TASK OBJECTIVE »
Give back the line where "obj.data.transform(world)" appears and all the lines after it until the listing ends, unchanged and with nothing else.

DATASET EXCERPT »
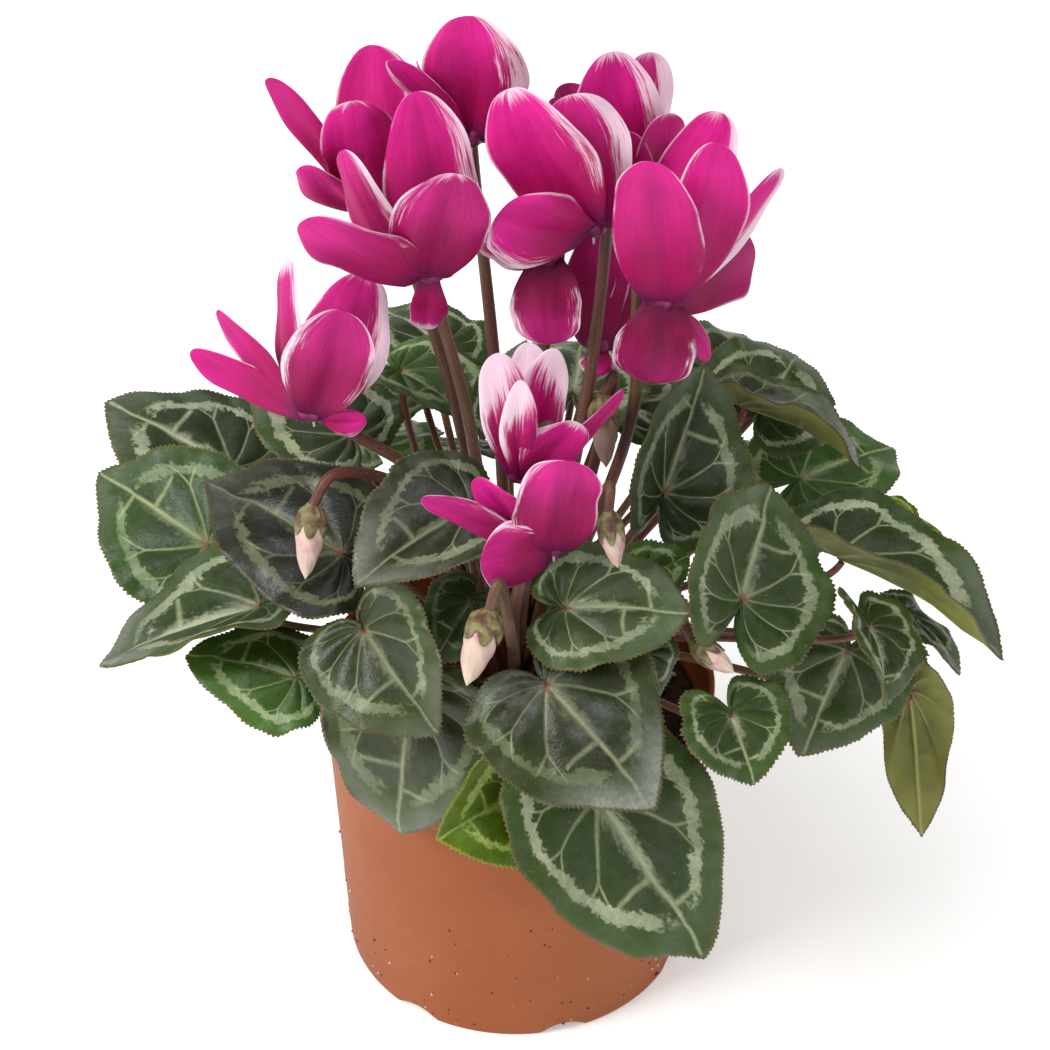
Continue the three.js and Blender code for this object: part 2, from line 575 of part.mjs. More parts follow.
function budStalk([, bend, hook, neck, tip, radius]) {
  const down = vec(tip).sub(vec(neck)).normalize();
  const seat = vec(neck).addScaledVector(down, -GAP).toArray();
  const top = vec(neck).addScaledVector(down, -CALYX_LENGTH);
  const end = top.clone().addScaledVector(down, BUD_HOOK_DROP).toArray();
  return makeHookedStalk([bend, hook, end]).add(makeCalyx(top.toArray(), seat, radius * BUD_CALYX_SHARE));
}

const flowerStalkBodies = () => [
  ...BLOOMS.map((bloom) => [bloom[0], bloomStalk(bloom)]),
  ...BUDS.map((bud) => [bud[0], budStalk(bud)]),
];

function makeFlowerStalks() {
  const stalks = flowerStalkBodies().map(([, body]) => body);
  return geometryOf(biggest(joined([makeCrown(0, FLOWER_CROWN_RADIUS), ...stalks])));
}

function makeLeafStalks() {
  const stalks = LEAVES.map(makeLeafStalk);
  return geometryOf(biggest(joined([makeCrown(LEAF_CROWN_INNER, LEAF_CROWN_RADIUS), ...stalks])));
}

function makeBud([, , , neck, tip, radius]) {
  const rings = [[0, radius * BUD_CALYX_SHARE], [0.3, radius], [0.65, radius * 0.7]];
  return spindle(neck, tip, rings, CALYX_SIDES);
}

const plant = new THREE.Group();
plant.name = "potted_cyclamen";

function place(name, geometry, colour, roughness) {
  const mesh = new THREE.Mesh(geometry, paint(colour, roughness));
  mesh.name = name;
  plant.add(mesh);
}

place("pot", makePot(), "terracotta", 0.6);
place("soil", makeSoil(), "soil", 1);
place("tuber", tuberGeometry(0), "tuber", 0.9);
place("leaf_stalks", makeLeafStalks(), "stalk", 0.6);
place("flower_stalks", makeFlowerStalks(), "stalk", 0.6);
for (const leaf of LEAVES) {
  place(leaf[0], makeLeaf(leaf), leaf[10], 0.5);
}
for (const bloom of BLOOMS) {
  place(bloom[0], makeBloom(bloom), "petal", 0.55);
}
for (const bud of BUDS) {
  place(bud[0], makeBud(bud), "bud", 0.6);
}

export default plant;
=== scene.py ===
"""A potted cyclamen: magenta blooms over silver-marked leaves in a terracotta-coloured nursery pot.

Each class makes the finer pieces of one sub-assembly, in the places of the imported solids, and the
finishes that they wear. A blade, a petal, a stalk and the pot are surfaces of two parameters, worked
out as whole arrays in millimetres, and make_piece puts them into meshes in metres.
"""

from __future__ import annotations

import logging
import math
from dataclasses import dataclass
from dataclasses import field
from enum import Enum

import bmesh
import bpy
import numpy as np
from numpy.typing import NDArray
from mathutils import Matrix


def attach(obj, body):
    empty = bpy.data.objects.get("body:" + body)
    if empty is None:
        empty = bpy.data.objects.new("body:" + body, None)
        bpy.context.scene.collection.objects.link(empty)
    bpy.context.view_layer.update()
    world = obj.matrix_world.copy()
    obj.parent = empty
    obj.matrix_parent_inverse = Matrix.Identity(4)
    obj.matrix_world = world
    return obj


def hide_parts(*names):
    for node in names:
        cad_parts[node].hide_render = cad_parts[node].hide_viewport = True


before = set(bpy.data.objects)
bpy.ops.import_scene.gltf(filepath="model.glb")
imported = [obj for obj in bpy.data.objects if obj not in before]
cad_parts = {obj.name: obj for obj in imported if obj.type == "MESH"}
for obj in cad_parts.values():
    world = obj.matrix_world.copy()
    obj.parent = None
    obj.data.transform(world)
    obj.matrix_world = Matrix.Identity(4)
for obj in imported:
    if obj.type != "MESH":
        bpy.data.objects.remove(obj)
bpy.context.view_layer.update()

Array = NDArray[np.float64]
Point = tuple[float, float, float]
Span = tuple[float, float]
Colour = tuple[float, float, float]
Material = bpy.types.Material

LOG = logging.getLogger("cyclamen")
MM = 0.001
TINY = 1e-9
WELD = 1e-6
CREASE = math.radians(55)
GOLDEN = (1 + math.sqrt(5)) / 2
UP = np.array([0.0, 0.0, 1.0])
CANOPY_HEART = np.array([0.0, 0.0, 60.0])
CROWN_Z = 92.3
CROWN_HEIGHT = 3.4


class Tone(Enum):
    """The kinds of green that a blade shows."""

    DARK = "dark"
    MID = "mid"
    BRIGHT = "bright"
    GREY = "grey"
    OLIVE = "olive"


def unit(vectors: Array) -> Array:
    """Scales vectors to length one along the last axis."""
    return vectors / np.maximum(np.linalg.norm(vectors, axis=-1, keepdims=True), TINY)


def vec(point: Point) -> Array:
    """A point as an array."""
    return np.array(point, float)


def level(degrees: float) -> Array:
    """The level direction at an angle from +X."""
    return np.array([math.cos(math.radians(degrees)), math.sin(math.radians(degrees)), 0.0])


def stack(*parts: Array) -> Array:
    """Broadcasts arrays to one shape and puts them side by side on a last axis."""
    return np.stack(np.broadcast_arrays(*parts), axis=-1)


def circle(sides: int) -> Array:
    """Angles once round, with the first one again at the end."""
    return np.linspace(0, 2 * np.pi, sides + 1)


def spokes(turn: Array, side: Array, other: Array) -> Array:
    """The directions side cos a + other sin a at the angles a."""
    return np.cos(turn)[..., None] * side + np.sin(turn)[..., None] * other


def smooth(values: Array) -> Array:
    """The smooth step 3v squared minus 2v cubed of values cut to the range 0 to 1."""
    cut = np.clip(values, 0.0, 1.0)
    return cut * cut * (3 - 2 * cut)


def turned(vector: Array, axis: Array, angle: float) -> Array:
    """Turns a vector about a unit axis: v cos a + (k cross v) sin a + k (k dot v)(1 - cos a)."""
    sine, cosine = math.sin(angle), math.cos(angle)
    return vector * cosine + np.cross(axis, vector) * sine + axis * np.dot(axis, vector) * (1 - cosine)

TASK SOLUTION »
    obj.data.transform(world)
    obj.matrix_world = Matrix.Identity(4)
for obj in imported:
    if obj.type != "MESH":
        bpy.data.objects.remove(obj)
bpy.context.view_layer.update()

Array = NDArray[np.float64]
Point = tuple[float, float, float]
Span = tuple[float, float]
Colour = tuple[float, float, float]
Material = bpy.types.Material

LOG = logging.getLogger("cyclamen")
MM = 0.001
TINY = 1e-9
WELD = 1e-6
CREASE = math.radians(55)
GOLDEN = (1 + math.sqrt(5)) / 2
UP = np.array([0.0, 0.0, 1.0])
CANOPY_HEART = np.array([0.0, 0.0, 60.0])
CROWN_Z = 92.3
CROWN_HEIGHT = 3.4


class Tone(Enum):
    """The kinds of green that a blade shows."""

    DARK = "dark"
    MID = "mid"
    BRIGHT = "bright"
    GREY = "grey"
    OLIVE = "olive"


def unit(vectors: Array) -> Array:
    """Scales vectors to length one along the last axis."""
    return vectors / np.maximum(np.linalg.norm(vectors, axis=-1, keepdims=True), TINY)


def vec(point: Point) -> Array:
    """A point as an array."""
    return np.array(point, float)


def level(degrees: float) -> Array:
    """The level direction at an angle from +X."""
    return np.array([math.cos(math.radians(degrees)), math.sin(math.radians(degrees)), 0.0])


def stack(*parts: Array) -> Array:
    """Broadcasts arrays to one shape and puts them side by side on a last axis."""
    return np.stack(np.broadcast_arrays(*parts), axis=-1)


def circle(sides: int) -> Array:
    """Angles once round, with the first one again at the end."""
    return np.linspace(0, 2 * np.pi, sides + 1)


def spokes(turn: Array, side: Array, other: Array) -> Array:
    """The directions side cos a + other sin a at the angles a."""
    return np.cos(turn)[..., None] * side + np.sin(turn)[..., None] * other


def smooth(values: Array) -> Array:
    """The smooth step 3v squared minus 2v cubed of values cut to the range 0 to 1."""
    cut = np.clip(values, 0.0, 1.0)
    return cut * cut * (3 - 2 * cut)


def turned(vector: Array, axis: Array, angle: float) -> Array:
    """Turns a vector about a unit axis: v cos a + (k cross v) sin a + k (k dot v)(1 - cos a)."""
    sine, cosine = math.sin(angle), math.cos(angle)
    return vector * cosine + np.cross(axis, vector) * sine + axis * np.dot(axis, vector) * (1 - cosine)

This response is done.